* Start *
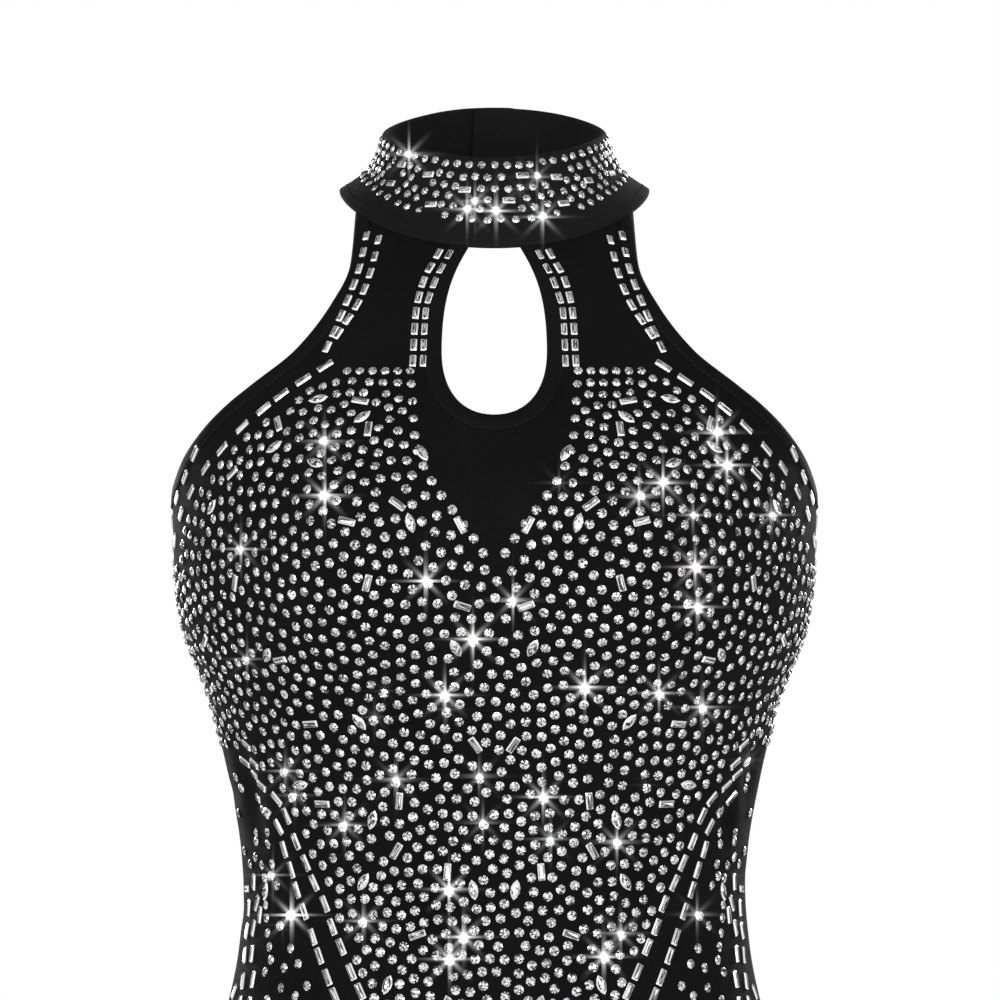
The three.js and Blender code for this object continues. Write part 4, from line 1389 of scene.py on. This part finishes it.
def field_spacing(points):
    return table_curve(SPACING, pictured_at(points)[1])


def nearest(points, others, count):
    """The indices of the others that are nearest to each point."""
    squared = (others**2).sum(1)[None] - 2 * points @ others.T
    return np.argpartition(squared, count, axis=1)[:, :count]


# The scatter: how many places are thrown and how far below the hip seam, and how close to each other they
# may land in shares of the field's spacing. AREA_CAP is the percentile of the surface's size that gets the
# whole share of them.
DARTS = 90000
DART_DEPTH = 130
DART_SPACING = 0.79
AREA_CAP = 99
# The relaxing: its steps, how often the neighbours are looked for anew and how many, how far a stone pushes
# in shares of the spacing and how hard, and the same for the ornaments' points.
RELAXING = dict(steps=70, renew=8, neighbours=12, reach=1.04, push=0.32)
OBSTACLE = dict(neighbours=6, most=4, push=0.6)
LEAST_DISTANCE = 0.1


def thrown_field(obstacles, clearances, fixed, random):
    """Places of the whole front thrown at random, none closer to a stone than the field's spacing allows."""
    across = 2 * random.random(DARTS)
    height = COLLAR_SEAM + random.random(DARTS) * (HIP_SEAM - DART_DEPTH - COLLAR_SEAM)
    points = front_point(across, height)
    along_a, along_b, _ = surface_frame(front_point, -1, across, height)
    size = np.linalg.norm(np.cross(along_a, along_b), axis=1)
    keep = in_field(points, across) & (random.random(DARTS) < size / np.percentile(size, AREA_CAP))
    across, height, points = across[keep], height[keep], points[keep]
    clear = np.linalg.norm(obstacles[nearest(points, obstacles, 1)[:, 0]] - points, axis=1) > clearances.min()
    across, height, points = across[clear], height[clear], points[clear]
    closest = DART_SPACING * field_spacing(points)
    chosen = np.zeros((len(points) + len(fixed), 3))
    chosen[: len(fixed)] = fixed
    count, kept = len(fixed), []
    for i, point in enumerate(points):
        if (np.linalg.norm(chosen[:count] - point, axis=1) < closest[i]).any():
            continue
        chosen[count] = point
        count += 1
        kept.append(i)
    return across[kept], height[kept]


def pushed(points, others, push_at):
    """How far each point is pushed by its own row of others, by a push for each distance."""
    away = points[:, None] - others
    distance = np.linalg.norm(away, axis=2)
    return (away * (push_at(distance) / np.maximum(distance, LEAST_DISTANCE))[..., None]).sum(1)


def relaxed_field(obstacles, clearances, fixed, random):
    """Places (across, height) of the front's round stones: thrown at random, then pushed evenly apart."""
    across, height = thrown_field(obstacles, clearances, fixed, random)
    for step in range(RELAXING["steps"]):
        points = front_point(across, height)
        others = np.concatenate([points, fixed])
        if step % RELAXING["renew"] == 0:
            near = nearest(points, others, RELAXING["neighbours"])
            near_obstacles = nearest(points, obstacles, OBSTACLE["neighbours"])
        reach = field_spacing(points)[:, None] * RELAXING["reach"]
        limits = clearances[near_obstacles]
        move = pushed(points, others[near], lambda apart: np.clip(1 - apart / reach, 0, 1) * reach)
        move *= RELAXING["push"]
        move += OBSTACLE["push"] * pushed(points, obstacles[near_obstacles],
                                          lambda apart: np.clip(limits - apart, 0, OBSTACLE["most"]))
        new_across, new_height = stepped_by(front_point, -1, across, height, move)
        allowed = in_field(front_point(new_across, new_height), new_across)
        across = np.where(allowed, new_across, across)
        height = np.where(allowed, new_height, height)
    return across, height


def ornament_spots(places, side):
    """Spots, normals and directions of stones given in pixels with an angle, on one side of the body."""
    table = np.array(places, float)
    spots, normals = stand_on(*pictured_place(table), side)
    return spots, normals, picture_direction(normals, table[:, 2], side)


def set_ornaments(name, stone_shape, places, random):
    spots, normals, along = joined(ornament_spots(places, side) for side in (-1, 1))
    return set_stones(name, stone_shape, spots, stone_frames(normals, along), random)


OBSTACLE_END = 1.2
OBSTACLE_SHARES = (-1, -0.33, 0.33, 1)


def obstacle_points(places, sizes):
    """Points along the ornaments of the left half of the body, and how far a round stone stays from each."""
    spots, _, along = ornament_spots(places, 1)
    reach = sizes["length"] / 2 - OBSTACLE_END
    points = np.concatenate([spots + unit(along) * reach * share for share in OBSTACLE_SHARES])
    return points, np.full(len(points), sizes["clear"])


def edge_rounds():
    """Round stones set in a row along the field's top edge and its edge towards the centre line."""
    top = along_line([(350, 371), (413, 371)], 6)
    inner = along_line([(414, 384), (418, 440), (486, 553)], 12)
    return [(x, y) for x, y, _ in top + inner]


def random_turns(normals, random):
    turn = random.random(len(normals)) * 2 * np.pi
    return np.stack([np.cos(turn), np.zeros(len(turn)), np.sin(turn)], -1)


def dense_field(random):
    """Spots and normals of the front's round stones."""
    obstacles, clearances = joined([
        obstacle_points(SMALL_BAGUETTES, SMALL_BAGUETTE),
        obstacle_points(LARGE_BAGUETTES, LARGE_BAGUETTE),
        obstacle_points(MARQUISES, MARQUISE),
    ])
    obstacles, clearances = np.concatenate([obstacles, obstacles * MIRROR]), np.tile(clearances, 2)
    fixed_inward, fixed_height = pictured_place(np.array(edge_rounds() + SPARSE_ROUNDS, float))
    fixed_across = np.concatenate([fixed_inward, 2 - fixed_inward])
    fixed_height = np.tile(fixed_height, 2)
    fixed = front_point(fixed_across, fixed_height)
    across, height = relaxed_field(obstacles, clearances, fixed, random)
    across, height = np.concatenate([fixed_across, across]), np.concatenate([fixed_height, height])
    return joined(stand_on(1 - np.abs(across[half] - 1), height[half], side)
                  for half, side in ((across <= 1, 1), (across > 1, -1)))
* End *
* Requirement *
Extract the full listing above without alteration.

* Exercise response *
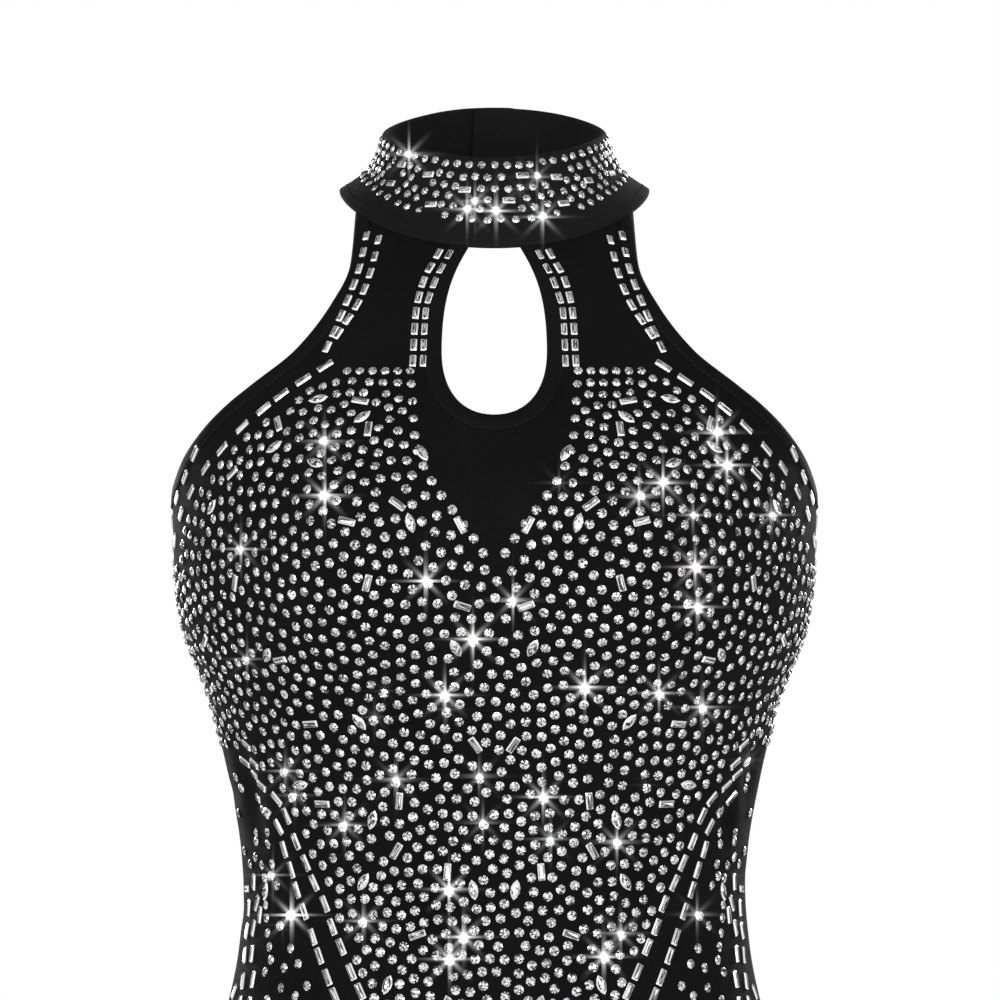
The three.js and Blender code for this object continues. Write part 4, from line 1389 of scene.py on. This part finishes it.
def field_spacing(points):
    return table_curve(SPACING, pictured_at(points)[1])


def nearest(points, others, count):
    """The indices of the others that are nearest to each point."""
    squared = (others**2).sum(1)[None] - 2 * points @ others.T
    return np.argpartition(squared, count, axis=1)[:, :count]


# The scatter: how many places are thrown and how far below the hip seam, and how close to each other they
# may land in shares of the field's spacing. AREA_CAP is the percentile of the surface's size that gets the
# whole share of them.
DARTS = 90000
DART_DEPTH = 130
DART_SPACING = 0.79
AREA_CAP = 99
# The relaxing: its steps, how often the neighbours are looked for anew and how many, how far a stone pushes
# in shares of the spacing and how hard, and the same for the ornaments' points.
RELAXING = dict(steps=70, renew=8, neighbours=12, reach=1.04, push=0.32)
OBSTACLE = dict(neighbours=6, most=4, push=0.6)
LEAST_DISTANCE = 0.1


def thrown_field(obstacles, clearances, fixed, random):
    """Places of the whole front thrown at random, none closer to a stone than the field's spacing allows."""
    across = 2 * random.random(DARTS)
    height = COLLAR_SEAM + random.random(DARTS) * (HIP_SEAM - DART_DEPTH - COLLAR_SEAM)
    points = front_point(across, height)
    along_a, along_b, _ = surface_frame(front_point, -1, across, height)
    size = np.linalg.norm(np.cross(along_a, along_b), axis=1)
    keep = in_field(points, across) & (random.random(DARTS) < size / np.percentile(size, AREA_CAP))
    across, height, points = across[keep], height[keep], points[keep]
    clear = np.linalg.norm(obstacles[nearest(points, obstacles, 1)[:, 0]] - points, axis=1) > clearances.min()
    across, height, points = across[clear], height[clear], points[clear]
    closest = DART_SPACING * field_spacing(points)
    chosen = np.zeros((len(points) + len(fixed), 3))
    chosen[: len(fixed)] = fixed
    count, kept = len(fixed), []
    for i, point in enumerate(points):
        if (np.linalg.norm(chosen[:count] - point, axis=1) < closest[i]).any():
            continue
        chosen[count] = point
        count += 1
        kept.append(i)
    return across[kept], height[kept]


def pushed(points, others, push_at):
    """How far each point is pushed by its own row of others, by a push for each distance."""
    away = points[:, None] - others
    distance = np.linalg.norm(away, axis=2)
    return (away * (push_at(distance) / np.maximum(distance, LEAST_DISTANCE))[..., None]).sum(1)


def relaxed_field(obstacles, clearances, fixed, random):
    """Places (across, height) of the front's round stones: thrown at random, then pushed evenly apart."""
    across, height = thrown_field(obstacles, clearances, fixed, random)
    for step in range(RELAXING["steps"]):
        points = front_point(across, height)
        others = np.concatenate([points, fixed])
        if step % RELAXING["renew"] == 0:
            near = nearest(points, others, RELAXING["neighbours"])
            near_obstacles = nearest(points, obstacles, OBSTACLE["neighbours"])
        reach = field_spacing(points)[:, None] * RELAXING["reach"]
        limits = clearances[near_obstacles]
        move = pushed(points, others[near], lambda apart: np.clip(1 - apart / reach, 0, 1) * reach)
        move *= RELAXING["push"]
        move += OBSTACLE["push"] * pushed(points, obstacles[near_obstacles],
                                          lambda apart: np.clip(limits - apart, 0, OBSTACLE["most"]))
        new_across, new_height = stepped_by(front_point, -1, across, height, move)
        allowed = in_field(front_point(new_across, new_height), new_across)
        across = np.where(allowed, new_across, across)
        height = np.where(allowed, new_height, height)
    return across, height


def ornament_spots(places, side):
    """Spots, normals and directions of stones given in pixels with an angle, on one side of the body."""
    table = np.array(places, float)
    spots, normals = stand_on(*pictured_place(table), side)
    return spots, normals, picture_direction(normals, table[:, 2], side)


def set_ornaments(name, stone_shape, places, random):
    spots, normals, along = joined(ornament_spots(places, side) for side in (-1, 1))
    return set_stones(name, stone_shape, spots, stone_frames(normals, along), random)


OBSTACLE_END = 1.2
OBSTACLE_SHARES = (-1, -0.33, 0.33, 1)


def obstacle_points(places, sizes):
    """Points along the ornaments of the left half of the body, and how far a round stone stays from each."""
    spots, _, along = ornament_spots(places, 1)
    reach = sizes["length"] / 2 - OBSTACLE_END
    points = np.concatenate([spots + unit(along) * reach * share for share in OBSTACLE_SHARES])
    return points, np.full(len(points), sizes["clear"])


def edge_rounds():
    """Round stones set in a row along the field's top edge and its edge towards the centre line."""
    top = along_line([(350, 371), (413, 371)], 6)
    inner = along_line([(414, 384), (418, 440), (486, 553)], 12)
    return [(x, y) for x, y, _ in top + inner]


def random_turns(normals, random):
    turn = random.random(len(normals)) * 2 * np.pi
    return np.stack([np.cos(turn), np.zeros(len(turn)), np.sin(turn)], -1)


def dense_field(random):
    """Spots and normals of the front's round stones."""
    obstacles, clearances = joined([
        obstacle_points(SMALL_BAGUETTES, SMALL_BAGUETTE),
        obstacle_points(LARGE_BAGUETTES, LARGE_BAGUETTE),
        obstacle_points(MARQUISES, MARQUISE),
    ])
    obstacles, clearances = np.concatenate([obstacles, obstacles * MIRROR]), np.tile(clearances, 2)
    fixed_inward, fixed_height = pictured_place(np.array(edge_rounds() + SPARSE_ROUNDS, float))
    fixed_across = np.concatenate([fixed_inward, 2 - fixed_inward])
    fixed_height = np.tile(fixed_height, 2)
    fixed = front_point(fixed_across, fixed_height)
    across, height = relaxed_field(obstacles, clearances, fixed, random)
    across, height = np.concatenate([fixed_across, across]), np.concatenate([fixed_height, height])
    return joined(stand_on(1 - np.abs(across[half] - 1), height[half], side)
                  for half, side in ((across <= 1, 1), (across > 1, -1)))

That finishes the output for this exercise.